A second Eliyakandha survivor narrative was published in 2018 by Ajith Perakum Jayasinghe, a reputed blogger and social commentator. Written as an autobiographical novel, Jayasinghe’s “K-Point”, in many instances, confirms the depravity and bestiality unfolding in Munasinghe’s recollections. But, Jayasinghe’s goes beyond than being a mere retrospection to show a mature mind at work, as he reconstructs a past horror with reasonableness and revision. The preface to “K-Point” suggests that Jayasinghe has reconciled with the injurious past. His, in fact, is one of the most profound reassessments I have read by a violated person in characterizing his persecutor. Dismissing the conventional binary reading of victims and victimizers, Jayasinghe proposes that, in the torture camp of 1987-90, there were only victims: victims defined by the political crisis of the time. 


Both Munasinghe and Jayasinghe write in Sinhala (a translation of “Eliyakandha Wadha Kandhawura” exists, but it is too weak a work to take us far).
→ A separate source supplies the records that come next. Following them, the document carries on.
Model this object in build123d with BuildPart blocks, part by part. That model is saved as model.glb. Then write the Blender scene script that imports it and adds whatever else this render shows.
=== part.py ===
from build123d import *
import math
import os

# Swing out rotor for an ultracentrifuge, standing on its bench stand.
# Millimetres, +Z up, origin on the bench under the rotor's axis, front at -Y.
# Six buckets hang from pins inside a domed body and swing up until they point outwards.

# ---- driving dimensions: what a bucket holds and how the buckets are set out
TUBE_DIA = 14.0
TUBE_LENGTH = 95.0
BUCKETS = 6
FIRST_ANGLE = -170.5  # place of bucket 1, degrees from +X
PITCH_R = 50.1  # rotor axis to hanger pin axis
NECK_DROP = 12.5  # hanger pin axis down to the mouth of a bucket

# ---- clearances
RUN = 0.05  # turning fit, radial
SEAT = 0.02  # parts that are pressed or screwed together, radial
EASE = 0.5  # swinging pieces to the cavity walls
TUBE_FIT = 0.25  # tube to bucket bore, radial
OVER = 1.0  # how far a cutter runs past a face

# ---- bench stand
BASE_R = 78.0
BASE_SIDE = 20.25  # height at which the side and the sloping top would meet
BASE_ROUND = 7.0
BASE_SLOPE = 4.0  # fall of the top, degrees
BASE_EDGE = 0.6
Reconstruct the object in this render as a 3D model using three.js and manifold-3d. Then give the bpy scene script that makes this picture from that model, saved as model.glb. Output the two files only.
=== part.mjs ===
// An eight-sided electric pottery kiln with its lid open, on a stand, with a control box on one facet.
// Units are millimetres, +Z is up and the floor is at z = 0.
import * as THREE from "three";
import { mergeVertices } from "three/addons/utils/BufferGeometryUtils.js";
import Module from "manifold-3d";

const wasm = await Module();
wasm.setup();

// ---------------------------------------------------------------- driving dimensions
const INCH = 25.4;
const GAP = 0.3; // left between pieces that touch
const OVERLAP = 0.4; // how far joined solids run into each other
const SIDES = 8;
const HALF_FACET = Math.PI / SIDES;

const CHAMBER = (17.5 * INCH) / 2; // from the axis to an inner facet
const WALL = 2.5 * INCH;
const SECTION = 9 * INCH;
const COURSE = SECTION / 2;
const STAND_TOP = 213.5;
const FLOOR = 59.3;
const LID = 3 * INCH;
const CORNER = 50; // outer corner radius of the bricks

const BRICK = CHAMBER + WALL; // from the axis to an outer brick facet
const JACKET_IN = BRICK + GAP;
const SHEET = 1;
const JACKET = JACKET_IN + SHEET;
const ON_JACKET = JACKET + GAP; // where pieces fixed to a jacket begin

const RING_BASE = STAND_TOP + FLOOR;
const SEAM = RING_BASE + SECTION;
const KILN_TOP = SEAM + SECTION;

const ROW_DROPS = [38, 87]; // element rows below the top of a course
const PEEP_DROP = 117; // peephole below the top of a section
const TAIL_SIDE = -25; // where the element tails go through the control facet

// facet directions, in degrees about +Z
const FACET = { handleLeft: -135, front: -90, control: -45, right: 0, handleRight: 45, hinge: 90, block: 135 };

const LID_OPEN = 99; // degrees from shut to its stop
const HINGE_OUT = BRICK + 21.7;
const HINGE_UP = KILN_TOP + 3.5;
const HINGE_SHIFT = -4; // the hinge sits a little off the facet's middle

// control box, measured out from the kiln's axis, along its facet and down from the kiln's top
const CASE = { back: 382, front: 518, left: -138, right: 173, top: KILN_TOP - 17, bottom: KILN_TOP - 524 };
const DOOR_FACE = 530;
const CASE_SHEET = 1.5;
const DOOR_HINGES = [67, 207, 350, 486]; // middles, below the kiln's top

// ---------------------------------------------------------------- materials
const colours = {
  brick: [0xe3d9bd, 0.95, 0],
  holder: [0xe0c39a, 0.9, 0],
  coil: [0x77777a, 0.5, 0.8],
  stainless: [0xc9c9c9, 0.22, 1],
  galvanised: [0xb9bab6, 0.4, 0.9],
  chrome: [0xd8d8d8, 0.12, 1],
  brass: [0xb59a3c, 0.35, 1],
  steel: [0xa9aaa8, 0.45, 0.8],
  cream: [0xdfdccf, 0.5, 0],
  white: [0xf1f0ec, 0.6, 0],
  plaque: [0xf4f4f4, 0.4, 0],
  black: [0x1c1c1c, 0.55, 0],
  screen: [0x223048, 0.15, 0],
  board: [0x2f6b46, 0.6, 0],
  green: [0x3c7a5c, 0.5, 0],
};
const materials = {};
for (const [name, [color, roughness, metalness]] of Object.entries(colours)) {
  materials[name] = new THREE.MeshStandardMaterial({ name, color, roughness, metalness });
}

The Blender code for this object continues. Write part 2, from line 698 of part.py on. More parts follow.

They are merely two icons of an emerging floor of survivor narratives from Sri Lanka’s proud histories of civil conflict: from 1971 to times post-2009. But, how rarely – if at all – are these survivor narratives meaningfully incorporated with our curriculum? We are living in an age where our award-winning poets themselves tire us with long essays admonishing the need for responsibility and justice. It is more fascinating than the hill climb advertisement that a post-conflict society (which parrots for the right season the right buzz words in reconciliation) takes no serious interest in survivors and their stories. These are the narratives that humanize the atrocity of conflict, drawing our imaginations and emotions to reassess the misplaced glory in the systematic taking of human lives. 


Reconciliation, in part, entails overreaching private feelings and your reading of conflict from within your limited situation. It stems from a nurtured capability and a desire to reach beyond personal loss to understand an event with empathy. This is why survivor narratives are important for a post-conflict society: they propose necessary energy that can heal, and transform our collective vision to imagine, in humanistic terms, beyond the petty.

 

 

Holocaust survivor Primo Levi writes about what he calls “warning monuments”: leftovers relics of a conflict that reminds society of atrocity and violence. In 1944 and 1945, Levi was a prisoner at Auschwitz-Birkenau. His torture camp story is told in “If This Is a Man” (1958). Levi’s suggestion to preserve the memory of violence is a noble thought that, at present, is very far from Sri Lanka. In Sri Lanka, we are indifferent to the violated and have no remorse over such violence. Sites of demonic conduct are easily forgotten once their walls are re-painted, and are easily converted into the finishing line of a motor race. Enforced death has been such a banal occurrence – and indeed an integral part of political strategy – that our response to survival is skewed. 


But, literature begins with ideals, morals, and human foibles. In other words, the true literature is in these narratives that we shut out of our classrooms. True reconciliation cannot be had in denial or with matters under the carpet. Perhaps, it is time to re-work what our children should (also) read as they grow to be responsible and empathetic women and men.